« Seuls les morts ont vu la fin de la guerre ». Le dernier film de l’auteur de Blade Runner commence par cette phrase de Platon et l’on se dit qu’il pourrait être une méditation sur la mort ou la guerre. Que nenni
L’attaque commando de l’armée américaine du 3 octobre 1993 à Mogadiscio pour capturer deux chefs de guerre et mettre fin aux affrontements en Somalie s’est soldée par un sanglant carnage et une misérable débâcle : elle réveille un nids de frelons, comme le fait remarquer le général interprété par Sam Shepard – c’est tout un quartier de Mogadiscio qui vient combattre les Américains ou bloquer les rues. Le film est à la gloire de ces soldats hyper-entraînés et sur-endoctrinés qui se battent jusqu’au bout, non pour réussir une mission qui est d’entrée un lamentable fiasco mais pour sauver les soldats encore coincés et les blessés, et même rapatrier les morts. Combats de rue et morceaux de bravoure, opération chirurgicale in situ, anecdotes et blagues de soldats, toutes les ficelles du film de guerre conduisent à un seul but : face aux morts, le capitaine courageux nous dit (puisqu’il s’adresse à un mort qui lui n’entend rien) qu’il y a un sens à aller se battre ainsi à l’étranger.
Que le spectateur n’attende pas d’en savoir plus sur le drame somalien.
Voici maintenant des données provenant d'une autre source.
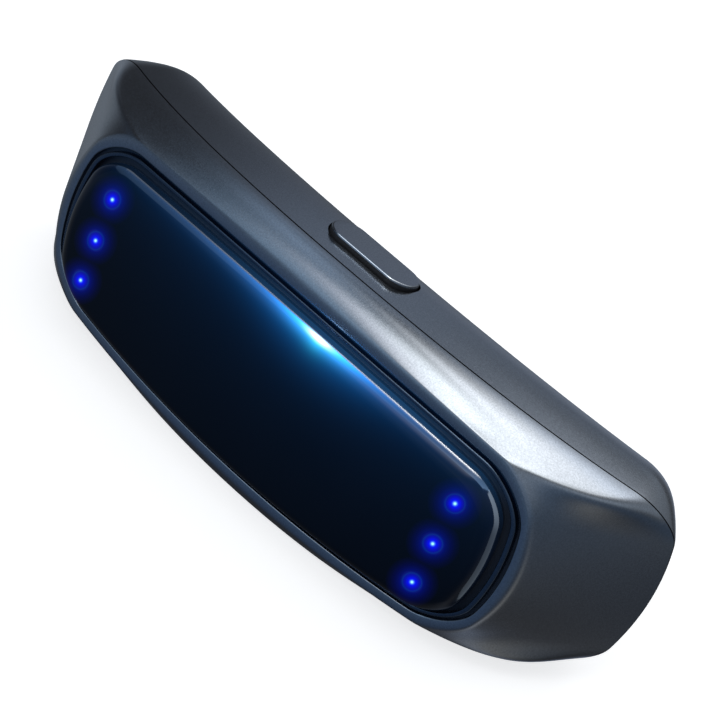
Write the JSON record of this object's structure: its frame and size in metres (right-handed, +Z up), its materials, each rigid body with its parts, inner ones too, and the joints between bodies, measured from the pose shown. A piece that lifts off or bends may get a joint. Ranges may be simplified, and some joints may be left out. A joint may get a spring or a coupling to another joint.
{
  "type": "ems facial device",
  "caption": "Curved hand-held facial device with a raised glossy front panel, lit indicator columns, a push button on top and a concave skin side with electrodes.",
  "frame": {"origin": "centre of the footprint of the whole device, in the plane of its flat underside", "axes": "+Z up as the device stands on its underside, +X along the bar's length to the right as the panel is looked at, -Y out of the front panel, +Y out of the concave skin side"},
  "size_m": [0.1648, 0.051, 0.0597],
  "materials": {
    "graphite_casing": "satin graphite coating with a fine metallic grain",
    "lens_gloss": "polished smoked black",
    "bezel_dark": "dark satin, slightly blue",
    "foam_tape": "matte black foam tape",
    "light_guide": "clear, lit blue",
    "circuit_board": "green solder mask",
    "led_chip": "lit blue chip",
    "button_cap": "satin graphite coating, polished edge",
    "dark_plastic": "moulded black",
    "silicone_seal": "soft black silicone",
    "chip_black": "epoxy black",
    "ferrite_wound": "ferrite core under amber tape",
    "connector_nylon": "ivory nylon",
    "bright_metal": "bright nickel-plated steel",
    "cell_pouch": "silver laminate",
    "brass_plain": "plain brass",
    "skin_cover_satin": "satin light grey, soft to the skin",
    "electrode_plate": "polished plating",
    "lead_red": "soft insulation",
    "lead_blue": "soft insulation",
    "lead_white": "soft insulation",
    "flex_amber": "amber film"
  },
  "bodies": {
    "casing": {"front_shell": "graphite_casing", "rear_housing": "graphite_casing", "seam_gasket": "silicone_seal", "front_lens": "lens_gloss", "panel_bezel": "bezel_dark", "lens_tape": "foam_tape", "light_guides": "light_guide", "led_board_left": "circuit_board", "led_board_right": "circuit_board", "indicator_leds": "led_chip", "tact_switch": "dark_plastic", "main_board": "circuit_board", "control_chip": "chip_black", "charge_chip": "chip_black", "pulse_transformer": "ferrite_wound", "boost_coil": "ferrite_wound", "filter_capacitors": "bright_metal", "board_connectors": "connector_nylon", "usb_socket": "bright_metal", "battery_cell": "cell_pouch", "battery_pad": "foam_tape", "vibration_motor": "bright_metal", "motor_cradle": "silicone_seal", "skin_cover": "skin_cover_satin", "electrode_left": "electrode_plate", "electrode_right": "electrode_plate", "stud_nuts": "brass_plain", "case_screws": "bright_metal", "board_screws": "bright_metal", "battery_leads": "lead_red", "motor_leads": "lead_blue", "electrode_leads": "lead_white", "led_flex_left": "flex_amber", "led_flex_right": "flex_amber"},
    "button": {"power_button": "button_cap", "button_pad": "silicone_seal", "switch_plunger": "dark_plastic"},
    "motor_rotor": {"motor_weight": "bright_metal"}
  },
  "joints": [
    {"name": "button_press", "type": "slide", "parent": "casing", "child": "button", "axis": [0, 0, -1], "range_m": [0, 0.0006], "stiffness_N_per_m": 700, "springref_m": -0.0012},
    {"name": "motor_spin", "type": "hinge", "parent": "casing", "child": "motor_rotor", "pos_m": [0.05, 0.0061, 0.028], "axis": [1, 0, 0], "continuous": true}
  ]
}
Quelques phrases expéditives en début de film sur le pourquoi du comment : éliminer un chef de guerre pour arrêter la guerre, comme si c’était si simple. Les Somaliens ne sont toujours que foule déchaînée, homme d’affaires cynique ou barbouzes miliciens. On nous annoncera finalement que plus d’un millier d’entre eux furent tués mais on nous donnera la liste des 19 Américains morts au combat : l’Afrique reste le continent des morts sans noms. Ils resteront justement cet étranger pour qui l’on va combattre ou pour qui l’on se bat sans le connaître car ce n’est pas lui qu’on défend mais une idée, la fameuse démocratie à l’américaine, pour qu’il soit notre pareil.
Tout le film converge vers cette idée sans jamais la critiquer, et l’image lui obéit autant que les dialogues : jamais une faille, parfaitement univoque, sans arrêt efficace et d’un classicisme irréductible malgré les acrobaties héliportées, tout comme la musique qui pèse des tonnes. A la différence d’un Coppola sur Apocalypse Now ou d’un Kubrik sur Full Metal Jacket, Scott filme efficace mais sans originalité, seulement concentré sur son intention démonstrative. Pour qui n’est pas convaincu que l’armée américaine sauve le monde en intervenant en Somalie ou en Afghanistan, le film est d’un vide impressionnant. La nausée qu’il provoque ne vient pas de sa violence, qui n’a rien de bien nouveau, mais de sa malheureuse laideur.